Few of the major players wanted to talk about it. Requests for information went out to every ACC and SEC school, and only three (the ACC’s Virginia Tech and the SEC’s University of Mississippi and University of South Carolina) responded. (The NCAA didn’t respond to requests for comment.)

Virginia Tech Associate Athletics Director Pete Moris reports his school offers a skills-development program for athletes. Virginia Tech graduates 57 percent of its Black male football and basketball players.

According to analysis this year by Forbes magazine, the top five most valuable college football teams are Texas A&M, which has a 24 percentage point gap between Black athlete and general athlete graduation rates; Texas, with a 20 point gap; Michigan, with a 14 point gap (but one of the highest Black athlete graduation rates, at 67 percent); Alabama, with a 12 point gap; and Ohio State, with a staggering 32 point gap.

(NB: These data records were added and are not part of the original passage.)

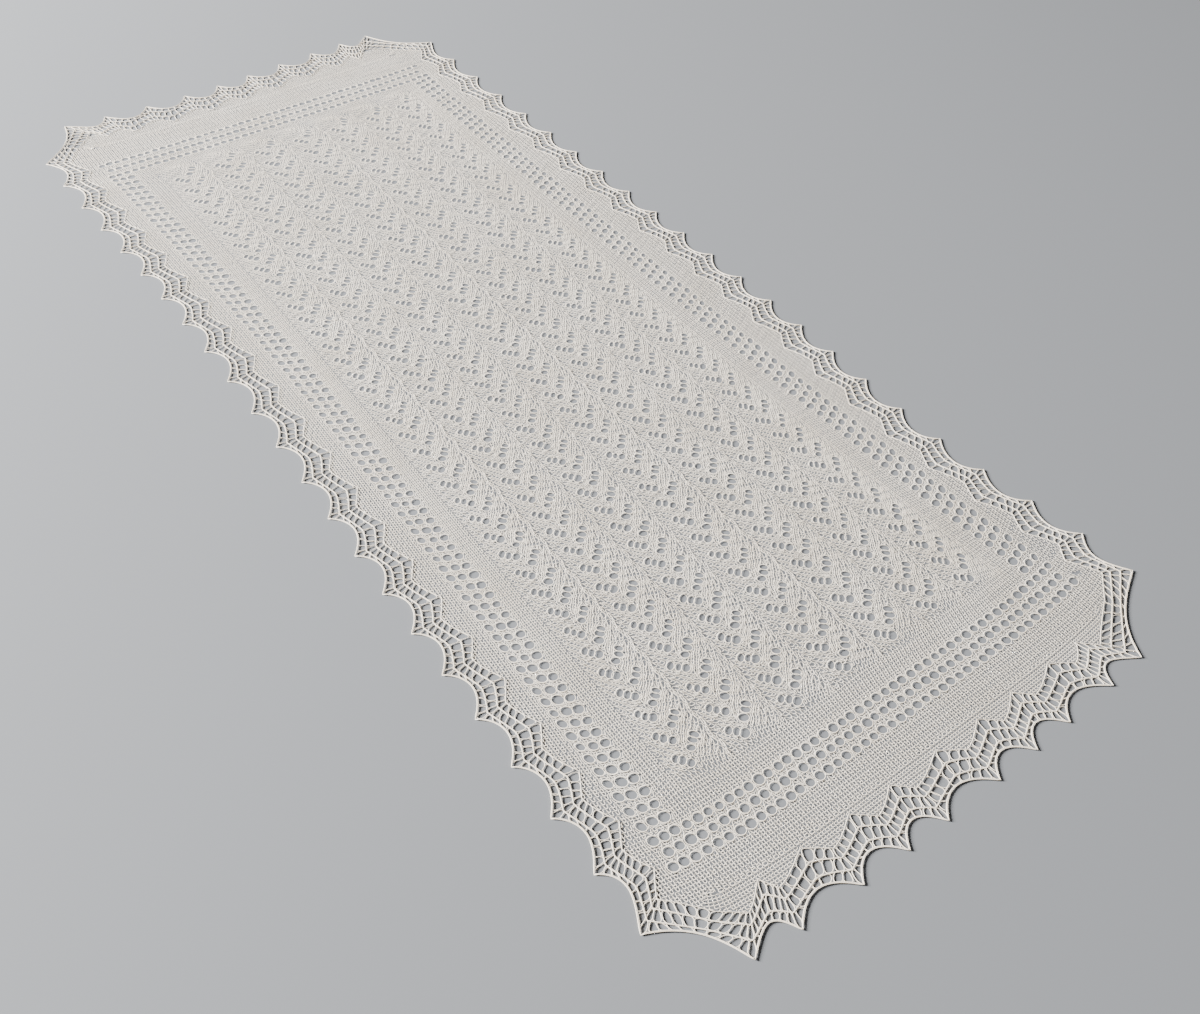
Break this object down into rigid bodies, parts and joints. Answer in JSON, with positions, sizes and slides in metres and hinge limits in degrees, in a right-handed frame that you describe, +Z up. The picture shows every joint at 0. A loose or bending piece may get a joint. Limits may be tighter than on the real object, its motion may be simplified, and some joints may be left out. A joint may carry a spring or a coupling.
{
  "type": "lace shawl",
  "caption": "Rectangular hand-knitted lace shawl laid flat, with a fern lace panel, eyelet bands and a scalloped net edging.",
  "frame": {"origin": "on the surface that the shawl lies on, under the middle of its outline", "axes": "+Y along the shawl from the near short end to the far one, +X to the right across it, +Z up off the surface"},
  "size_m": [0.622, 1.508, 0.0015],
  "materials": {
    "panel_yarn": "matt fine wool, slightly fuzzy",
    "band_yarn": "matt fine wool, slightly fuzzy",
    "edging_yarn": "matt fine wool, slightly fuzzy"
  },
  "bodies": {
    "root": {"fern_panel": "panel_yarn", "band_near": "band_yarn", "band_far": "band_yarn", "band_left": "band_yarn", "band_right": "band_yarn", "edging_near": "edging_yarn", "edging_far": "edging_yarn", "edging_left": "edging_yarn", "edging_right": "edging_yarn"}
  },
  "joints": []
}
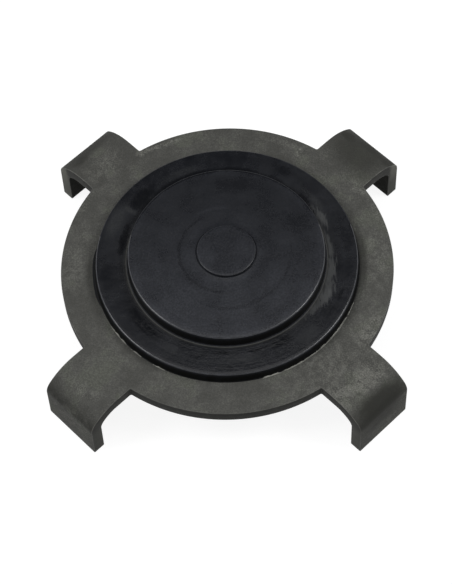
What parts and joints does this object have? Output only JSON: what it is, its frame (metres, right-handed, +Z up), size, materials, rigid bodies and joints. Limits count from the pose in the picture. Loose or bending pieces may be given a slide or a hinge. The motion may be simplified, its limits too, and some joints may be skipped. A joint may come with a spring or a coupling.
{
  "type": "lift arm rubber pad",
  "caption": "Round moulded rubber pad with stepped raised discs and bent clips that hook over the round steel plate of a vehicle lift arm.",
  "frame": {"origin": "centre of the underside of the base plate, where the pad sits on the lift arm's steel plate", "axes": "+Z up through the raised discs, +X and +Y each through the middle of a clip"},
  "size_m": [0.1656, 0.1656, 0.0347],
  "materials": {
    "rubber": "matte dusty grey skin on the base plate and clips, smoother blue-black skin on the raised discs, near-black disc walls"
  },
  "bodies": {
    "root": {"lift_arm_pad": "rubber"}
  },
  "joints": []
}
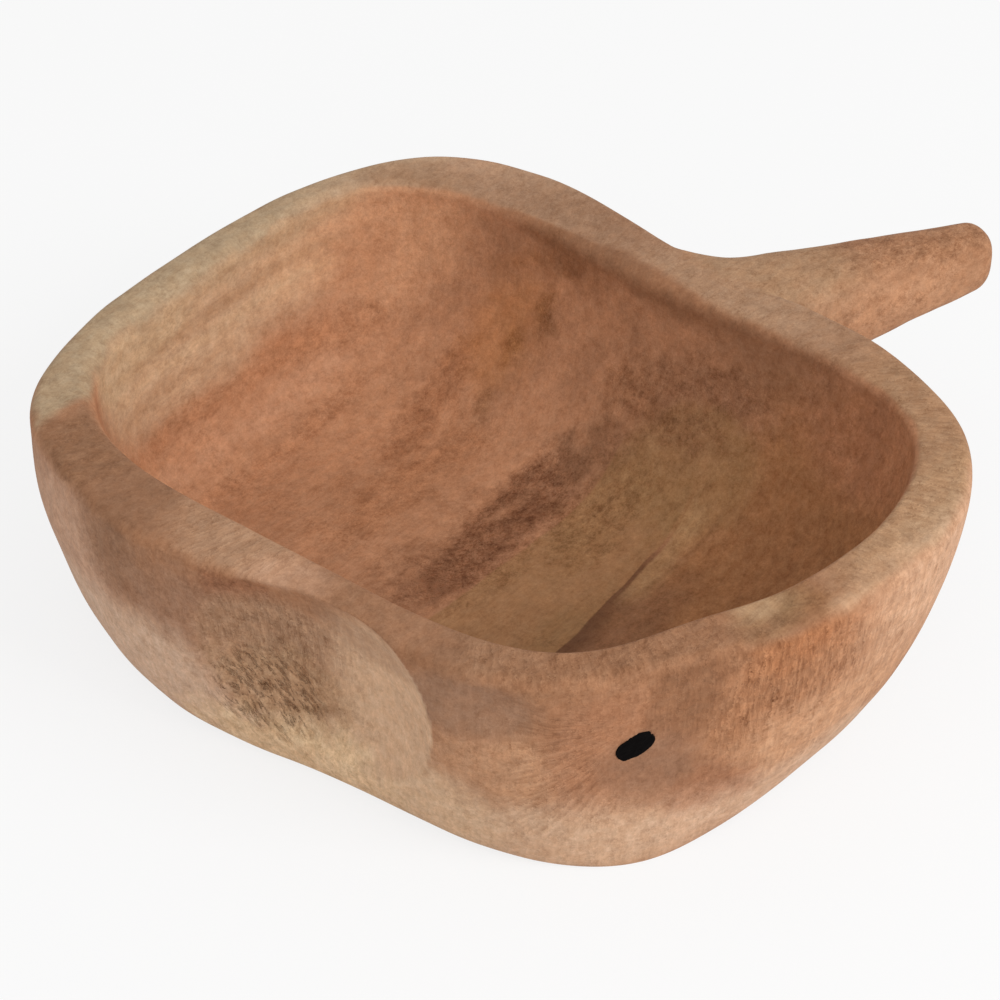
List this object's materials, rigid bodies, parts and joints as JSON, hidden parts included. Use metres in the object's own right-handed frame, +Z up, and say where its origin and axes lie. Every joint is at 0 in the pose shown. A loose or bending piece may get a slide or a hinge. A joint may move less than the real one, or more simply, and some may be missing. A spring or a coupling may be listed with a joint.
{
  "type": "carved wooden bowl",
  "caption": "Wide hand-carved wooden bowl with an apple outline: flat rim, deep rounded hollow, leaning stem on one side and a carved scoop at the blossom end.",
  "frame": {"origin": "middle of the flat foot that the bowl rests on", "axes": "+Z up out of the bowl, +X along the apple from its blossom end to its stem, +Y to the left as seen from the blossom end"},
  "size_m": [0.3211, 0.298, 0.082],
  "materials": {
    "bowl_wood": "streaky reddish tan hardwood, tooled and unvarnished",
    "stem_wood": "pinkish tan hardwood, smoothed and unvarnished",
    "dowel_wood": "pale plain hardwood",
    "knot_wood": "dead black knot, rough"
  },
  "bodies": {
    "root": {"bowl_body": "bowl_wood", "stem": "stem_wood", "stem_dowel": "dowel_wood", "knot_plug": "knot_wood"}
  },
  "joints": []
}
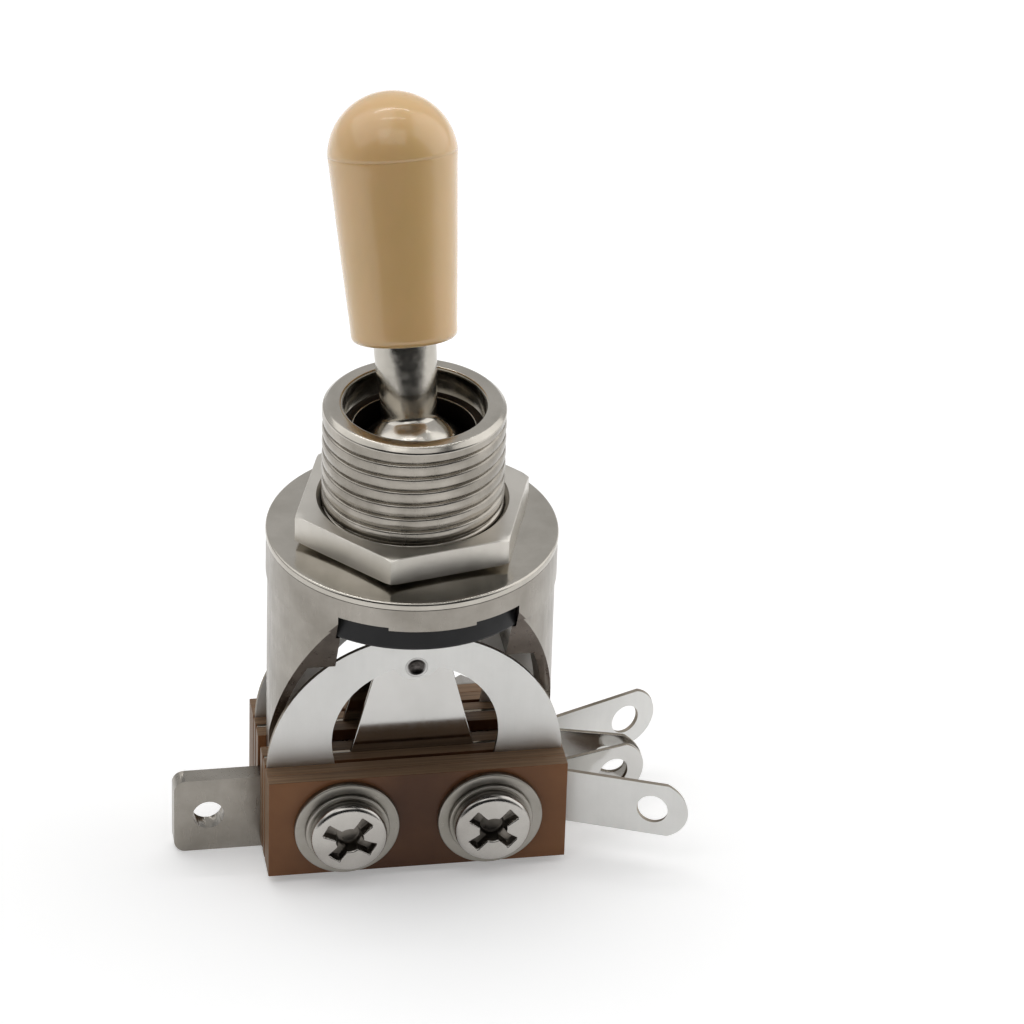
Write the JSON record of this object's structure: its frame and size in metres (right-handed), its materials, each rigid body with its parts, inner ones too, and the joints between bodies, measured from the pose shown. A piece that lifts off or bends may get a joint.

The value of those programs is bolstered by fans, and some have suggested that fan intervention and protest could convince universities that athletes need more support than they’re getting. But that’s unlikely to happen on a national level.

“I don’t think fans give a lot of thought to the lives of these players after they finish playing football or basketball,” says McIlvaine. “New faces come along, and it’s more fun to watch the new guys than worry about whether yesterday’s guys are struggling.”